We've followed the same approach in several cRIO based systems which have to be linked to an external safety logic system for overall system safety:

  • The saftey relay (e.g. Pilz is a well known brand) has the physical e-stop buttons wired into it, and pressing any e-stop activates the shutdown - which may involve removing power or stopping motion / closing valves. This is totally independent of the cRIO and any sw application it is running. If you have any very critical variables for safety (e.g. a high temp or extreme motion) then you may need a separate threshold sensor (normally on) and connect that to the Pilz relay, so that a high temp or whatever it is, also trips the system without relying on the cRIO to do anything.
  • The cRIO also links to the Pilz. It can instigate an e-stop (via a DO), e.g.if cRIO detects a signal out of range or any abnormal condition (which can include CPU usage, free memory, timing jitter in a critical loop). The cRIO sw also needs to monitor the state of the Pilz relay (via a DI) so it knows if an external (to the cRIO) trip has happened and then do some additional things in the sw - like report to operator (for fault recovery and reseting the Pilz), put in system into a safe state etc. A watchdog running on the FPGA is also possible - which monitors that the RT sw is running normally - if the RT application hangs the FPGA can detect that and also instigates an e-stop (via the same DO). This watchdog was a important aspect of the functional saftey design in our system.
  • In our particular application an e-stop was still a fairly extreme thing to do (last resort), so there was lots of layers of monitoring. This included reporting to operator when values were outside expected levels (so the operator could decide if any early intervention is needed), then if values got higher the software would automatically try to do a "soft-stop" bringing the system smoothly to a safe state - but still fully under control of the cRIO sw. It was only when the system detected extreme values would it do a full hard e-stop. This made the sw quite complicated - but our application needed that.

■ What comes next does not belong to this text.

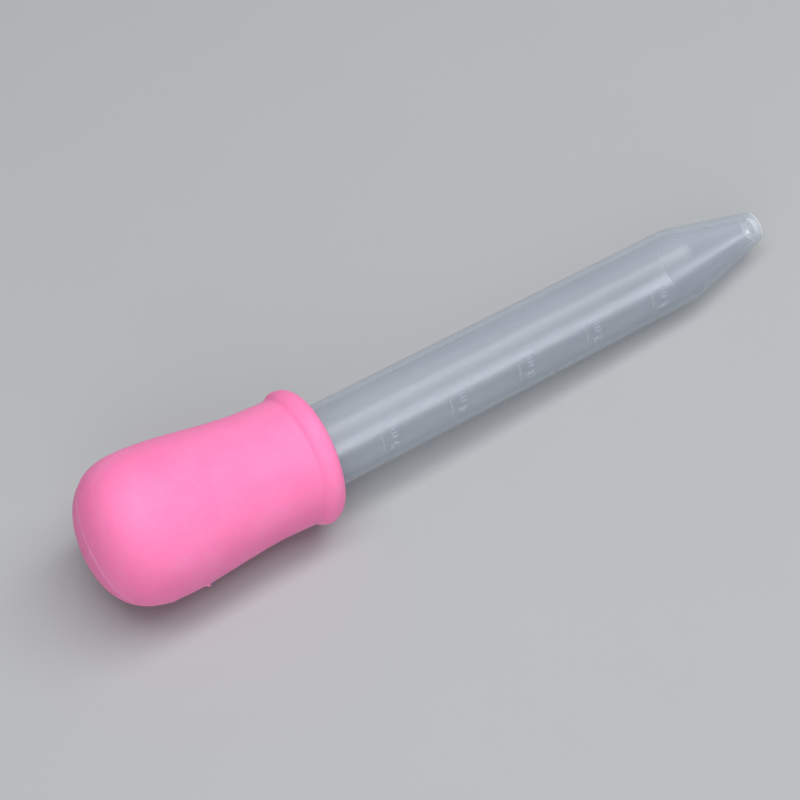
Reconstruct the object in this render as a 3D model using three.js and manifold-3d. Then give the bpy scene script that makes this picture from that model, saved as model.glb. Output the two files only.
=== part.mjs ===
// Medicine dropper, about 5 ml: a silicone squeeze bulb pushed over a tapered, graduated polypropylene barrel.
// Millimetres, +Z up. The dropper lies as it rests on a table: on the collar's bead and the barrel's shoulder.
//
// Everything is drawn in the dropper's own frame first. There +X runs along the axis to the tip, X = 0 is the
// front face of the bulb's collar, and Y and Z are the cross-section. place() then lays it down on the table.
import * as THREE from 'three';
import { mergeVertices } from 'three/addons/utils/BufferGeometryUtils.js';
import Module from 'manifold-3d';

const wasm = await Module();
wasm.setup();
const { Manifold, Mesh: ManifoldMesh } = wasm;

// ---- driving dimensions ----
const SIDES = 64; // facets round every turned shape

// barrel
const INSERT = 14; // length hidden inside the bulb's cuff
const TUBE_LEN = 65.7; // collar face to the shoulder of the cone
const TIP_X = 80.5; // collar face to the tip
const TUBE_R0 = 6.05; // outer radius at the collar
const TUBE_R1 = 5.78; // outer radius at the shoulder, after the moulding draft
const TUBE_WALL = 0.85;
const TIP_R = 2.36; // outer radius of the tip
const TIP_HOLE_R = 1.45;
const TIP_ROUND = 0.4;
const SHOULDER_ROUND = 0.7; // how far the shoulder's rounding reaches each way
const INSERT_CHAMFER = 0.35;

// graduations, moulded proud of the barrel
const MARKS = [
  { x: 7.85, digit: '5' }, { x: 19.75, digit: '4' }, { x: 31.9, digit: '3' },
  { x: 44.15, digit: '2' }, { x: 56.4, digit: '1' },
];
const MARK_ANGLE = 67; // degrees from the top towards the front
const MARK_ARC = 28; // degrees that a line runs round the barrel
const MARK_WIDTH = 0.3;
const MARK_PROUD = 0.16;
const TEXT_HEIGHT = 1.5;
const TEXT_GAP = 0.75; // between a line and its number
const STROKE = 0.26;

// bulb
const COLLAR_R = 10; // bead radius, measured from the axis
const BEAD_R = 2; // radius of the bead's own section
const NECK_R = 9.25;
const WAIST_X = 7.2;
const BELLY_R = 10.9;
const BELLY_X = 26;
const BULB_LEN = 35.6;
const DOME_POWER = 2.5; // 2 is an ellipse, and more is squarer
const BULB_WALL = 1.3;
const BORE_R = 6.35; // 0.3 mm clear of the barrel all round
const CUFF_DEPTH = 14.5;
const BORE_LIP = 0.5;
const PARTING_PROUD = 0.1; // ridge where the mould's two halves met
const PARTING_WIDTH = 0.4;

// the two thumb-and-finger areas of the bulb's wall
const PINCH_ANGLE = 30.7; // degrees from the top towards the front, square to the mould's parting plane
const PINCH_X = -23.9; // centre of the area
const PINCH_HALF_LEN = 7.4;
const PINCH_HALF_WIDTH = 6.5;
const PINCH_CORNER = 4.2;
const GAP = 0.3;

const rad = THREE.MathUtils.degToRad;

// ---- helpers ----
function toManifold(geometry) {
  const bare = new THREE.BufferGeometry();
  bare.setAttribute('position', geometry.getAttribute('position').clone());
  bare.setIndex(geometry.index ? geometry.index.clone() : null);
  const welded = mergeVertices(bare, 1e-5);
  const index = Array.from(welded.index.array);
  const kept = [];
  for (let i = 0; i < index.length; i += 3) {
    const [a, b, c] = [index[i], index[i + 1], index[i + 2]];
    if (a !== b && b !== c && c !== a) kept.push(a, b, c);
  }
  const mesh = new ManifoldMesh({
    numProp: 3,
    vertProperties: new Float32Array(welded.getAttribute('position').array),
    triVerts: new Uint32Array(kept),
  });
  return new Manifold(mesh);
}

function toGeometry(solid) {
  const mesh = solid.getMesh();
  const geometry = new THREE.BufferGeometry();
  geometry.setAttribute('position', new THREE.BufferAttribute(new Float32Array(mesh.vertProperties), 3));
  geometry.setIndex(new THREE.BufferAttribute(new Uint32Array(mesh.triVerts), 1));
  geometry.computeVertexNormals();
  return geometry;
}

// A ring turned round the X axis from a closed section of [x, r] points, with a flat of the polygon at the bottom.
function turned(section) {
  const loop = section.concat([section[0]]).map(([x, r]) => new THREE.Vector2(r, x));
  const area = section.reduce((sum, [x, r], i) => {
    const [x2, r2] = section[(i + 1) % section.length];
    return sum + x * r2 - x2 * r;
  }, 0);
  if (area > 0) loop.reverse();
  const geometry = new THREE.LatheGeometry(loop, SIDES, Math.PI / SIDES, 2 * Math.PI);
  geometry.rotateZ(-Math.PI / 2);
  return toManifold(geometry);
}

// Direction across the axis at an angle from the top (+Z) towards the front (-Y).
const across = (deg) => new THREE.Vector3(0, -Math.sin(rad(deg)), Math.cos(rad(deg)));

// Basis that sets a flat shape's X round the barrel, its Y towards the bulb and its Z outwards, at an angle.
function onBarrel(x, radius, deg) {
  const out = across(deg);
  const up = new THREE.Vector3(-1, 0, 0);
  const side = new THREE.Vector3().crossVectors(up, out);
  return new THREE.Matrix4().makeBasis(side, up, out).setPosition(out.clone().multiplyScalar(radius).setX(x));
}

const lerp = (a, b, t) => a + (b - a) * t;

// ---- barrel ----
const tubeR = (x) => (x < 0 ? TUBE_R0 : lerp(TUBE_R0, TUBE_R1, x / TUBE_LEN));

// Rounds the corner at `at` of an [x, r] line with a curve that reaches `reach` along both sides.
function rounded(before, at, after, reach, steps) {
  const corner = new THREE.Vector2(...at);
  const start = new THREE.Vector2(...before).sub(corner).setLength(reach).add(corner);
  const end = new THREE.Vector2(...after).sub(corner).setLength(reach).add(corner);
  const curve = new THREE.QuadraticBezierCurve(start, corner, end);
  return curve.getPoints(steps).map((p) => [p.x, p.y]);
}

function barrelSection() {
  const shoulder = [TUBE_LEN, TUBE_R1];
  const tip = [TIP_X, TIP_R];
  const innerShoulder = [TUBE_LEN - 0.2, TUBE_R1 - TUBE_WALL];
  const innerTip = [TIP_X, TIP_HOLE_R];
  return [
    [-INSERT, TUBE_R0 - INSERT_CHAMFER],
    [-INSERT + 2 * INSERT_CHAMFER, TUBE_R0],
    [0, TUBE_R0],
    [TUBE_LEN / 2, lerp(TUBE_R0, TUBE_R1, 0.5)],
    ...rounded([0, TUBE_R0], shoulder, tip, SHOULDER_ROUND, 6),
    ...rounded(shoulder, tip, [TIP_X, 0], TIP_ROUND, 5),
    ...rounded([TIP_X, TIP_R], innerTip, innerShoulder, 0.15, 2),
    ...rounded(innerTip, innerShoulder, [-INSERT, TUBE_R0 - TUBE_WALL], SHOULDER_ROUND, 4),
    [-INSERT, TUBE_R0 - TUBE_WALL],
  ];
}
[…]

The thing to note is that the resulting safety level of the system is totally dependent on how it is engineered (design and implemented) and potential fault and risks involved, and the hardware used is just one aspect of that. A proper functional safety activity is essential to define the requirements of all the individual components, including people (users and operators), processes (standard operating proceedures, testing, certification), saftey relay, software functionality, and deep formal testing of full system (not just the sw). What we did for that application was sufficient for the particular faults / risks associated with that application, you may have something far more critical and needing a different safety functionality (for example, we didn't have redundant controllers).